I’ll let you in on a little secret – just as Guernica could not have been painted in 1940, libby@fallujah could not be painted in 2007. This relates to the emotional aura that surrounds disastrous events like Guernica, 9/11, Fallujah and others. Such auras fade, and once they’ve faded they no longer inspire original vision. I’m saying that any painter can paint a fresh Fallujah today but it will bear the telltale signs of conceptual volition, that is to say, it’ll be too late.
Perhaps somewhere there is a great undiscovered painting on Auschwitz, painted during the second world war. If there is it would be the real thing – perhaps the only real thing.
If Lucian Freud were to paint Auschwitz today it might be interesting but it would bear the marks of deliberation – a futile exercise in trying to return to WWII and enter into the emotional aura of an extermination camp.
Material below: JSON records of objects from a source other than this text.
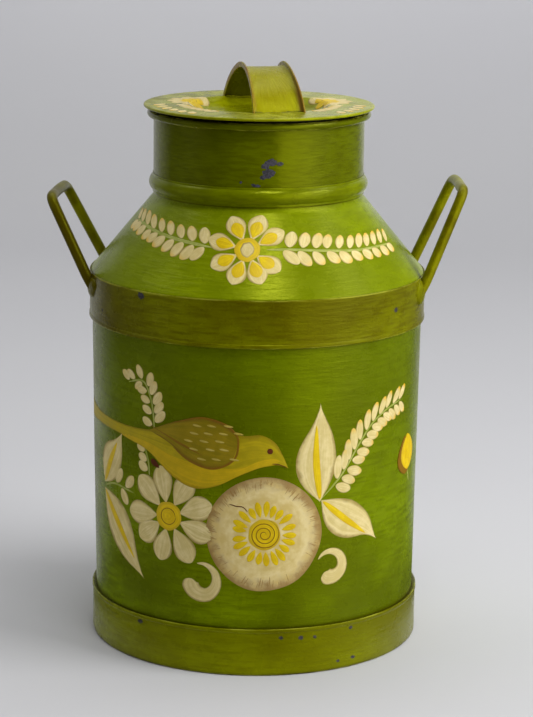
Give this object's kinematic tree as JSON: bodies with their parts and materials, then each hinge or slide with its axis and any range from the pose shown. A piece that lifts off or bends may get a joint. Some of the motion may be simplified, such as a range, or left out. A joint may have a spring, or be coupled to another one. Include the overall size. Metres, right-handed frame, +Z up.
{
  "type": "milk can",
  "caption": "Painted sheet-metal milk can: straight barrel, cone shoulder, short neck, lift-out lid with a strap handle, and a bent rod handle on each side.",
  "frame": {"origin": "centre of the foot, on the floor, on the can's own axis", "axes": "+Z up along the can's axis; the side handles stand on +X and -X, both set 4.7 degrees round towards the back; the painted front faces -Y and the sheet seams run up the back, on +Y"},
  "size_m": [0.3191, 0.257, 0.4426],
  "materials": {
    "green_enamel": "gloss, brushed on by hand, chipped at the edges",
    "painted_solder": "gloss over lumpy solder",
    "tinplate": "dull tinned sheet",
    "solder": "dull grey solder",
    "steel_wire": "drawn wire",
    "cream_paint": "brushed decoration, satin",
    "yellow_paint": "brushed decoration, satin",
    "olive_paint": "brushed decoration, satin"
  },
  "bodies": {
    "can": {"body_shell": "green_enamel", "bottom_pan": "tinplate", "bottom_solder": "solder", "foot_band": "green_enamel", "upper_hoop": "green_enamel", "shoulder": "green_enamel", "neck_tube": "green_enamel", "mouth_wire": "steel_wire", "neck_collar": "green_enamel", "neck_solder": "solder", "left_handle": "green_enamel", "right_handle": "green_enamel", "handle_solder": "painted_solder"},
    "lid": {"lid_pan": "green_enamel", "lid_edge_wire": "steel_wire", "lid_skirt": "tinplate", "lid_strap": "green_enamel", "strap_solder": "painted_solder"}
  },
  "joints": [
    {"name": "lid_lift", "type": "slide", "parent": "can", "child": "lid", "axis": [0, 0, 1], "range_m": [0, 0.12]}
  ]
}
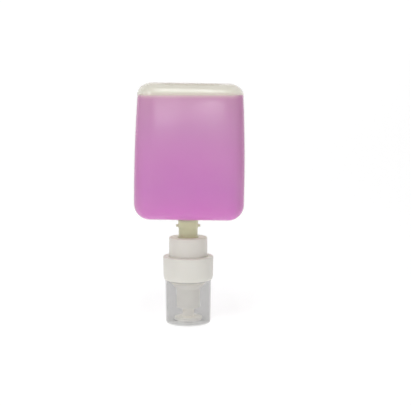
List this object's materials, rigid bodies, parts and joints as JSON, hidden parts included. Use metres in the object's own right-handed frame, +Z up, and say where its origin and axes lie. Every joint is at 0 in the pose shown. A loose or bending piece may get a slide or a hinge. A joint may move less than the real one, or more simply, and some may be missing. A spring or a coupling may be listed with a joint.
{
  "type": "hand soap refill pack",
  "caption": "Sealed foaming hand soap refill: a soft translucent bottle of pink soap, base up, on a spring-return foam pump with a frosted dust cap it stands on.",
  "frame": {"origin": "where the pump's axis meets the ground, at the centre of the dust cap's foot", "axes": "+Z up along the pump's axis towards the bottle's upturned base, +X along the bottle's width, -Y out of its broad front face"},
  "size_m": [0.1097, 0.084, 0.2429],
  "materials": {
    "natural_bottle": "milky natural polyethylene, soft gloss",
    "pink_soap": "translucent pink liquid",
    "white_plastic": "satin white polypropylene",
    "elastomer": "matt off-white elastomer",
    "spring_steel": "drawn stainless wire",
    "nylon_mesh": "fine woven nylon",
    "frosted_cap": "frosted clear polypropylene"
  },
  "bodies": {
    "pack": {"bottle": "natural_bottle", "soap": "pink_soap", "closure": "white_plastic", "lower_collar": "white_plastic", "neck_gasket": "elastomer", "liquid_cylinder": "white_plastic", "inlet_valve": "elastomer", "air_cylinder": "white_plastic", "stem_wiper": "elastomer", "return_spring": "spring_steel"},
    "plunger": {"stem": "white_plastic", "liquid_piston": "white_plastic", "outlet_valve": "elastomer", "air_piston": "white_plastic", "air_valve": "elastomer", "mixing_sleeve": "white_plastic", "upper_screen": "nylon_mesh", "lower_screen": "nylon_mesh", "push_flange": "white_plastic"},
    "cap": {"dust_cap": "frosted_cap"}
  },
  "joints": [
    {"name": "pump_stroke", "type": "slide", "parent": "pack", "child": "plunger", "axis": [0, 0, 1], "range_m": [0, 0.0095], "stiffness_N_per_m": 400, "springref_m": -0.015, "deforming": ["return_spring"]},
    {"name": "lift_off_cap", "type": "slide", "parent": "cap", "child": "pack", "axis": [0, 0, 1], "range_m": [0, 0.065]}
  ]
}
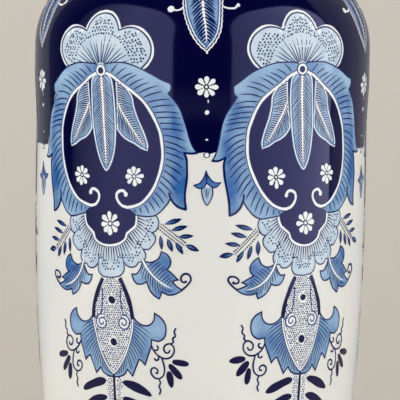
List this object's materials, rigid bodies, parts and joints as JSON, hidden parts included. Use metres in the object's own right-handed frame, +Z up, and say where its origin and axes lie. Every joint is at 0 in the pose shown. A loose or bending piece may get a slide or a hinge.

Guernica came and went. Auschwitz came and went. Dresden came and went. Hiroshima came and went. Rwanda came and went. 9/11 came and went. Fallujah came and went. A thousand massacres have come and gone, more are coming and will go. Painting is like surfing, painters are surfers. I hang out on a remote beach in a dangerous land wracked by strife and devastation - waiting for the Big One. When you see it coming. all you can do is paddle into it for all you’re worth, get up on it and ride it to shore. Or go under trying.
Eyewitnesses report seeing a woman surfer riding the second wave of the Great Tsunami in at Khao Lak, Thailand - through the debris, the devastation, the corpses. A great mythical ghost artist, surfing to keep art alive for the living and the dead. One should be so lucky!